Ill-Expressed But Pleasingly Titled
Thusly begins the retrospective false-start: there's rings beneath my perfunctorily amphibian eyes, inducing extra blinks and caffeinated rhymes therewith (I tried being explicit, but it sounded coyly convenient; you'll just have to put up), not to mention (meaningless phrase) sore gazes at the window and navel, respectively. Details dispensed, we progress: I would have certainly banked on being dwarfed by that knowingly counter-productive hate-monger, from pictures, from intuition. Not so, it turns out. Still, it's regardless in lieu of both the affecting object and the object of affection not being me. The former I diverge on often; the latter I would exchange with, if a likelihood, but not plead in the rain for—not with that fashion. A nip of television for Pub Culture enthusiasts, but not an opinion-brimming filigree for altaring. That status belongs to an unpredictably coloured head on a predictably uncoloured body, who shares a similar plus-half age gap, one guesses. That status, however, is not as a genuine reality—not in a mill. or so. More, someone to know. The difference is in the detail, and the detail makes no difference to me: neither seem really achievable. But hey, I'll take the unknown any day, along with a smile and a wistful liquid.
As a particularly outworldly supermarket drop-out once summed, there's metho in my madness. In this case, as opposed to his, it's metaphorical, representing something profoundly soulful. And I'm in agreement: if ever the 'tunity rose (nouvelle lingo), I'd go far out of my way to call beforehand, no out-blue poppings, no prompt re-stockings. This is gentlemen business. This is gallantry. The rest is down to that abstract white-board cleaner, whose lack-thereof existence is corroding, and a rather strained excuse. Oh but that won't stop good humour. I'll sing for every pleasing sigh they induce, out of key, despite or because of little help from my friends, not caring a wist for the lack of leads, and smile, too. Singing silent tribute, thankful like a good shepherd for all I've gained hitherto on those blessed grounds. Ahem.
Hardly Often
As an awful philosopher/poet once mused, This is where mood twists in on itself, too tired to differentiate its various strands. The book itself (though I hesitate to put it in such esteemed company) elaborated along bland, broadly poetic, vaguely philosophical lines, none of which I'll be traversing, but the above introductory sentence (which took some cleaning up, I should add) does manage to inflict an inconsequential gash of rouge with its aimless stab at profundity. In the correct context, early morning emotions do woozily converge, sometimes to the point of numbness, and if you can tear yourself into the distance, it makes for a grimly amusing spectacle. That said, I don't mean the hitherto simply as context for the following, which would seem like the lowest of excuses in the circumstances. Nevertheless, it must be said that at this point, the more inroads the better.

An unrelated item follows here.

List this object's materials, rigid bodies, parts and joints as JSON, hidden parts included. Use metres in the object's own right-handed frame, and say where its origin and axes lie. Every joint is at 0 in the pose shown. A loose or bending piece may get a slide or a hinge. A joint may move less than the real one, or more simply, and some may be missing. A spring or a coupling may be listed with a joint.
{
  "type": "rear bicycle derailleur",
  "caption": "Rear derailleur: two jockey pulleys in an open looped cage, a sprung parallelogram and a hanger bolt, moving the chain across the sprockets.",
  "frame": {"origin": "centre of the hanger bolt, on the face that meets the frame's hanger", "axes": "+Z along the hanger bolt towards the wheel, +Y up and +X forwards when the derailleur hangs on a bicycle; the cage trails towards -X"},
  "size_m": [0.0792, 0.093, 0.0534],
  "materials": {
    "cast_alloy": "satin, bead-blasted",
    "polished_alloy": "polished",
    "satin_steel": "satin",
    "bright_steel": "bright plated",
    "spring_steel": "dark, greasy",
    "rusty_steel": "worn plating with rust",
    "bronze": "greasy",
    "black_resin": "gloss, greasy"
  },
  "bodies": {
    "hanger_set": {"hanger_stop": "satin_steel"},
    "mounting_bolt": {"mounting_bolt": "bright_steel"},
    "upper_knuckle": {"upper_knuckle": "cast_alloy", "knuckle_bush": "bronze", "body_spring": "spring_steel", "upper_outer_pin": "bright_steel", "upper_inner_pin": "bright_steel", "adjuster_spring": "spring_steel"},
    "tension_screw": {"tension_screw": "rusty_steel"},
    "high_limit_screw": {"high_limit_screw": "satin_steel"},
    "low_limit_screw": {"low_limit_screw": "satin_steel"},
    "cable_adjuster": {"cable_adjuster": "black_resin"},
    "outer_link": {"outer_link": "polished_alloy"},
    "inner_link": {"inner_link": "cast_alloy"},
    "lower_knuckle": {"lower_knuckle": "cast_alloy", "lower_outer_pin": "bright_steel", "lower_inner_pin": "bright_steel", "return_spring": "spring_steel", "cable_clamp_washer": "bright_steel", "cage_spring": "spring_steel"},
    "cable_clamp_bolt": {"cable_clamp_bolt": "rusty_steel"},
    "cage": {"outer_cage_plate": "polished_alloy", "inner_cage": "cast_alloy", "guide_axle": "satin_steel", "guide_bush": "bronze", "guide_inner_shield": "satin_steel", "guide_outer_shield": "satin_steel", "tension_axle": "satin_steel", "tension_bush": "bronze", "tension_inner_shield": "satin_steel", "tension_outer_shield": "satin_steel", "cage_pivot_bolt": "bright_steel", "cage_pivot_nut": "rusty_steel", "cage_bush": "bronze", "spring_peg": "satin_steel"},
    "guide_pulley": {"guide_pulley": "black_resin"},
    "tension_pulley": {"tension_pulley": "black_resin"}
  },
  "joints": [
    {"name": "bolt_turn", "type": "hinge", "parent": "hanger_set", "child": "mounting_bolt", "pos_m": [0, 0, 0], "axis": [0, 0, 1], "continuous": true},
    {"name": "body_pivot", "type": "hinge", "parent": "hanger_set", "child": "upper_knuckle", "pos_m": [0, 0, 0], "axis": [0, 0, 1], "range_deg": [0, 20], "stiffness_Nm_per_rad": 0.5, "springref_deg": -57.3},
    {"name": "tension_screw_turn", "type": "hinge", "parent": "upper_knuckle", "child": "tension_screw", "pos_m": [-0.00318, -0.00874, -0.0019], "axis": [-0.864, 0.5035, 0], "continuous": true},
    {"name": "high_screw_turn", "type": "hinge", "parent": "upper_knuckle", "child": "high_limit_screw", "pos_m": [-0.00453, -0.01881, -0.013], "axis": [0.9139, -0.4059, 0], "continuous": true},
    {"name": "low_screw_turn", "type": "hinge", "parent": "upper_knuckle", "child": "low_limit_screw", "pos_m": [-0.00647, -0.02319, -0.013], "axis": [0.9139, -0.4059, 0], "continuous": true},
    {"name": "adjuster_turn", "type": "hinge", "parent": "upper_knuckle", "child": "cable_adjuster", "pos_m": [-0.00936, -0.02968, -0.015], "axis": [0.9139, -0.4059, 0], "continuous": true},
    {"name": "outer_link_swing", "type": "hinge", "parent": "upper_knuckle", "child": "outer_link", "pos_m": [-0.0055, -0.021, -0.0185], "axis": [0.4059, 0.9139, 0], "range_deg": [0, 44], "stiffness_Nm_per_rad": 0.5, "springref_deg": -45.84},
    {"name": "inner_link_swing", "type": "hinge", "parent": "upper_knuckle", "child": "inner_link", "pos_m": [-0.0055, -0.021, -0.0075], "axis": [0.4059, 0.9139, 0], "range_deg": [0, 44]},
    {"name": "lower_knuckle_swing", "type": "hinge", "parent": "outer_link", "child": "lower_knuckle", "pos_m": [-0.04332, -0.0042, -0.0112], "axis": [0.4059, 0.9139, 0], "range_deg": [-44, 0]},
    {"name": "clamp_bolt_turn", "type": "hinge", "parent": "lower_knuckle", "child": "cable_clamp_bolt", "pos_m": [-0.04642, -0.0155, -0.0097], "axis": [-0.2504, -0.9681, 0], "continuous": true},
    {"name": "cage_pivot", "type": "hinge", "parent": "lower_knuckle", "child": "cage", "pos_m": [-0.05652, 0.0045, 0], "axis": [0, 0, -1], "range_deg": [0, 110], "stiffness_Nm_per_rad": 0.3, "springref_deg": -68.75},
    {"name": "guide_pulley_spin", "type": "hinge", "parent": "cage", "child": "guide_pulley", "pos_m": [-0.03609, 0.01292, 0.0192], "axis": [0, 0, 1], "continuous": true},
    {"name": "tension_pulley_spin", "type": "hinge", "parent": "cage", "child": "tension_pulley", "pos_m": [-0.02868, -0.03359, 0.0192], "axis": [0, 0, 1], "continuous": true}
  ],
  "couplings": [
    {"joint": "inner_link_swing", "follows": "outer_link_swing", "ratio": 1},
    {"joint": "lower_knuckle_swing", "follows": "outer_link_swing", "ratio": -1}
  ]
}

And so we reach several hours beyond the spawning moment—quite an achievement in lieu of the majority hereon. Things of note? Well, the distant hymn of our nation's face giggling and applauding seems even more revolting from this distant vantage, although that's partly imagination's fault. And, interestingly, that bespectacled loud-shirt has advised me, indirectly, not to tinkle the ivory bowl just yet, lest it lead to problems down the tract. That was a metaphor, by the way. But despite the above's sinewy cadence, little of it links with the further above—a wooze of moods indeed. The gap has torn two distincts.

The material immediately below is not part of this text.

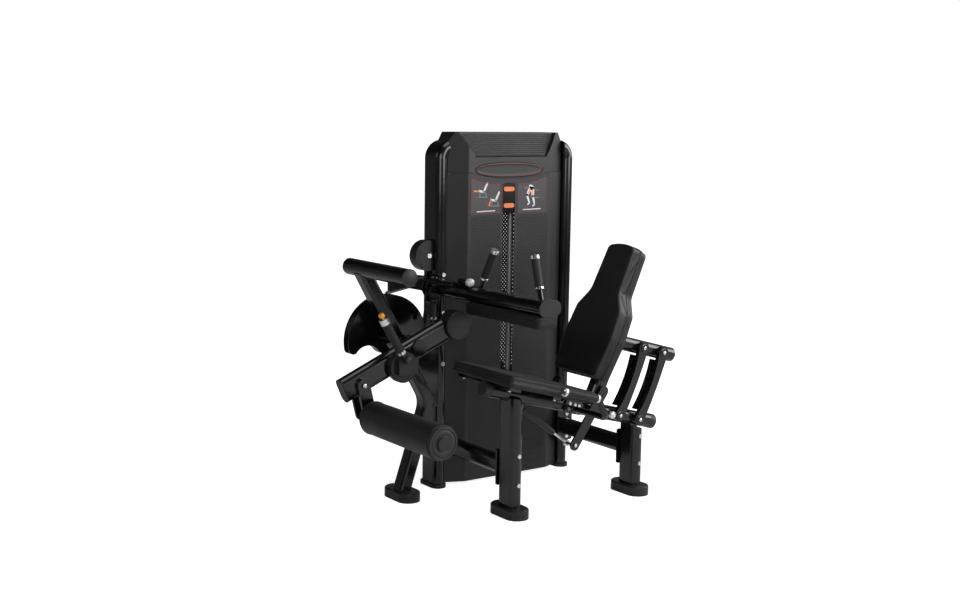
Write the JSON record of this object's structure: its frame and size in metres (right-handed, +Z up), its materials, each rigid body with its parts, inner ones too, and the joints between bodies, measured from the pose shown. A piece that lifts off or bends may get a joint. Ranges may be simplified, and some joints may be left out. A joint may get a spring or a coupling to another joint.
{
  "type": "leg extension machine",
  "caption": "Selectorised leg extension machine: sloping padded seat with linked adjustable backrest, swinging roller arm with start lever, thigh hold-down beam and covered weight tower.",
  "frame": {"origin": "centre of the outer box's footprint, on the floor under the machine", "axes": "+Z up; the user sits facing -X; the weight tower stands on the +Y side"},
  "size_m": [1.4596, 0.868, 1.5],
  "materials": {
    "frame_black": "gloss black powder coat",
    "cover_grey": "fine-grained dark grey moulded sheet",
    "hood_grey": "dark grey moulded plastic",
    "black_plastic": "moulded black plastic",
    "window_black": "gloss black plastic",
    "orange": "glossy orange plastic",
    "vinyl": "black grained upholstery vinyl",
    "board": "black stained plywood",
    "chrome": "polished chrome",
    "zinc": "bright zinc",
    "steel": "bright turned steel",
    "grip_rubber": "black ribbed rubber",
    "rubber": "black moulded rubber",
    "belt": "black reinforced belt",
    "plates": "black painted iron",
    "weight_disc": "black painted iron disc"
  },
  "bodies": {
    "frame": {"tower_frame": "frame_black", "feet": "rubber", "front_cover": "cover_grey", "rear_cover": "cover_grey", "hood": "hood_grey", "window_block": "window_black", "range_markers": "orange", "guide_rods": "chrome", "stack_bumpers": "rubber", "resting_plates": "plates", "belt_run": "belt", "belt_drop": "belt", "pulley_bolts": "zinc", "guard_housing": "black_plastic", "knee_frame": "frame_black", "stop_bracket": "frame_black", "beam_hinge": "frame_black", "frame_bolts": "zinc", "seat_legs": "frame_black", "floor_beams": "frame_black", "seat_rail": "frame_black", "rail_plugs": "black_plastic", "link_pins": "chrome", "seat_board": "board", "seat_pad": "vinyl", "seat_handles": "frame_black", "seat_grips": "grip_rubber"},
    "weight_carriage": {"lifted_plates": "plates", "selector_stem": "steel"},
    "selector_pin": {"selector_pin": "steel"},
    "top_pulley_left": {"top_pulley_left": "black_plastic"},
    "top_pulley_right": {"top_pulley_right": "black_plastic"},
    "guard_pulley": {"guard_pulley": "black_plastic"},
    "drive": {"cam": "frame_black", "drive_shaft": "frame_black"},
    "lever": {"lever_bar": "frame_black", "counterweight": "weight_disc", "lock_housing": "black_plastic", "roller_arm": "frame_black", "start_handle": "chrome", "start_grip": "grip_rubber"},
    "lock_pin": {"lock_pin": "steel"},
    "start_button": {"start_button": "orange"},
    "roller": {"roller_pad": "vinyl", "roller_core": "black_plastic"},
    "thigh_beam": {"thigh_beam": "frame_black", "thigh_pad": "vinyl", "beam_handles": "chrome", "beam_grips": "grip_rubber"},
    "beam_knob": {"beam_knob": "chrome"},
    "lock_handle": {"lock_handle": "steel"},
    "link_front": {"link_front": "frame_black"},
    "link_rear": {"link_rear": "frame_black"},
    "back": {"back_carrier": "frame_black", "backrest_pad": "vinyl", "backrest_board": "board"},
    "gas_cylinder": {"gas_cylinder": "black_plastic"},
    "gas_rod": {"gas_rod": "chrome"},
    "release_lever": {"release_lever": "frame_black"},
    "pop_pin": {"pop_pin": "black_plastic"}
  },
  "joints": [
    {"name": "drive_turn", "type": "hinge", "parent": "frame", "child": "drive", "pos_m": [-0.37831, 0.133, 0.655], "axis": [0, 1, 0], "range_deg": [0, 65]},
    {"name": "lever_set", "type": "hinge", "parent": "drive", "child": "lever", "pos_m": [-0.37831, 0.133, 0.655], "axis": [0, 1, 0], "range_deg": [-30, 0]},
    {"name": "roller_spin", "type": "hinge", "parent": "lever", "child": "roller", "pos_m": [-0.60531, -0.167, 0.407], "axis": [0, 1, 0], "continuous": true},
    {"name": "button_press", "type": "slide", "parent": "lever", "child": "start_button", "axis": [0.506, 0, -0.8626], "range_m": [0, 0.008], "stiffness_N_per_m": 500, "springref_m": -0.006},
    {"name": "lock_release", "type": "slide", "parent": "lever", "child": "lock_pin", "axis": [0, -1, 0], "range_m": [0, 0.008]},
    {"name": "weight_lift", "type": "slide", "parent": "frame", "child": "weight_carriage", "axis": [0, 0, 1], "range_m": [0, 0.20107], "deforming": ["belt_drop"]},
    {"name": "selector_pull", "type": "slide", "parent": "weight_carriage", "child": "selector_pin", "axis": [0, -1, 0], "range_m": [0, 0.08]},
    {"name": "pulley_left_turn", "type": "hinge", "parent": "frame", "child": "top_pulley_left", "pos_m": [-0.09471, 0.361, 1.34], "axis": [0, 1, 0], "range_deg": [-262.87, 0]},
    {"name": "pulley_right_turn", "type": "hinge", "parent": "frame", "child": "top_pulley_right", "pos_m": [0.15089, 0.361, 1.34], "axis": [0, 1, 0], "range_deg": [-262.87, 0]},
    {"name": "pulley_guard_turn", "type": "hinge", "parent": "frame", "child": "guard_pulley", "pos_m": [-0.18431, 0.361, 0.99], "axis": [0, 1, 0], "range_deg": [0, 251.42]},
    {"name": "beam_swing", "type": "hinge", "parent": "frame", "child": "thigh_beam", "pos_m": [-0.20131, 0.361, 0.888], "axis": [0, 1, 0], "range_deg": [-30, 4]},
    {"name": "knob_pull", "type": "slide", "parent": "thigh_beam", "child": "beam_knob", "axis": [0, -1, 0], "range_m": [0, 0.012], "stiffness_N_per_m": 500, "springref_m": -0.008},
    {"name": "latch_pull", "type": "slide", "parent": "frame", "child": "lock_handle", "axis": [0, 0, -1], "range_m": [0, 0.015], "stiffness_N_per_m": 800, "springref_m": -0.015},
    {"name": "carriage_front", "type": "hinge", "parent": "frame", "child": "link_front", "pos_m": [0.40101, -0.167, 0.34977], "axis": [0, 1, 0], "range_deg": [-10, 3]},
    {"name": "carriage_rear", "type": "hinge", "parent": "frame", "child": "link_rear", "pos_m": [0.51204, -0.167, 0.31981], "axis": [0, 1, 0], "range_deg": [-10, 3]},
    {"name": "back_tilt", "type": "hinge", "parent": "link_front", "child": "back", "pos_m": [0.52501, -0.167, 0.62177], "axis": [0, 1, 0], "range_deg": [-3, 10]},
    {"name": "gas_swing", "type": "hinge", "parent": "frame", "child": "gas_cylinder", "pos_m": [-0.08111, -0.167, 0.4322], "axis": [0, 1, 0], "range_deg": [-0.89, 2.93]},
    {"name": "gas_extend", "type": "slide", "parent": "gas_cylinder", "child": "gas_rod", "axis": [0.8116, 0, -0.5842], "range_m": [-0.05031, 0.01523]},
    {"name": "release_pull", "type": "hinge", "parent": "frame", "child": "release_lever", "pos_m": [0.18219, -0.077, 0.4409], "axis": [0, 1, 0], "range_deg": [0, 20], "stiffness_Nm_per_rad": 2, "springref_deg": -28.65},
    {"name": "pop_pin_pull", "type": "slide", "parent": "frame", "child": "pop_pin", "axis": [0, -1, 0], "range_m": [0, 0.012], "stiffness_N_per_m": 500, "springref_m": -0.008}
  ],
  "couplings": [
    {"joint": "weight_lift", "follows": "drive_turn", "m_per_rad": 0.1768},
    {"joint": "pulley_left_turn", "follows": "drive_turn", "ratio": -4.0365},
    {"joint": "pulley_right_turn", "follows": "drive_turn", "ratio": -4.0365},
    {"joint": "pulley_guard_turn", "follows": "drive_turn", "ratio": 3.8603},
    {"joint": "lock_release", "follows": "button_press", "ratio": 1},
    {"joint": "back_tilt", "follows": "carriage_front", "ratio": -1},
    {"joint": "carriage_rear", "follows": "carriage_front", "ratio": 1},
    {"joint": "gas_swing", "follows": "carriage_front", "ratio": -0.29064},
    {"joint": "gas_extend", "follows": "carriage_front", "m_per_rad": 0.28711}
  ]
}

Though lacking the impressive temporal distance of the earlier two, this third helping (and at this point, I heavily stress that first syllable) has the advantage of circularity—what an ugly word—, and here, adieu-less, it is: the evermentioned and bafflingly dog-eared edition alluded to hardly exists, particularly in a philosophical sense. But that, like Her respective parents' exporting professions, is of no importance of all.